Mit die­sem Hin­weis will ich Pirin­gers Buch kei­nes­falls als Jux hin­stel­len; im Gegen­teil: es führt vor, war­um Jux und Meta­phy­sik, Witz und War­nung nah bei­ein­an­der lie­gen und in der Fra­ge nach der KI die Fra­ge nach dem Mensch­li­chen nach wie vor ent­hal­ten ist, viel­leicht sogar dring­li­cher denn je. Es lag mir aber auch dar­an, zu beto­nen, dass Pirin­ger nicht nur viel von der Mate­rie ver­steht und die­ses Wis­sen auch ver­mit­teln kann, son­dern sich dabei auch ein Gespür für die Absur­di­tät sei­nes The­mas bewahrt hat. Und aus die­ser Absur­di­tät eben­so zu schöp­fen weiß wie aus den Kon­tex­ten.
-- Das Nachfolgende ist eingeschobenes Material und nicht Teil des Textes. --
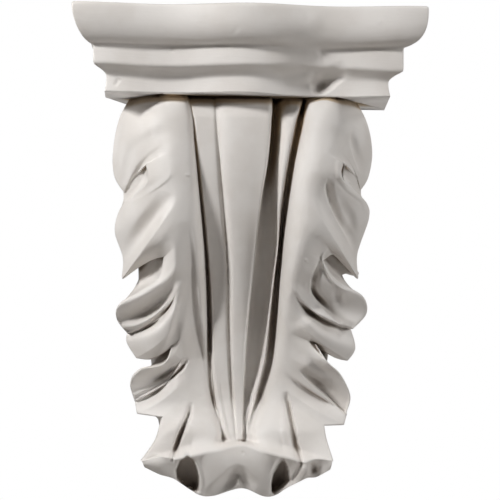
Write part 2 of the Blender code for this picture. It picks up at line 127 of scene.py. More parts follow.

So ist “güns­ti­ge Intel­li­genz” ein Buch vie­ler Fra­gen und nicht weni­ger bizar­rer Details, sei­en es Gedicht­zei­len oder Fak­ten, Wort­schöp­fun­gen oder Erschöp­fun­gen des Wor­tes. Der Limes des Digi­ta­len, ist er erreicht, über­schrit­ten? Müs­sen wir ihn ver­tei­di­gen, erst errich­ten, oder soll­ten wir die­se neu­en Bar­ba­ren ein­fach will­kom­men hei­ßen? Immer­hin brin­gen sie krea­ti­ve Vor­stel­lun­gen vom Gedicht mit. Und was sind wir ohne sie?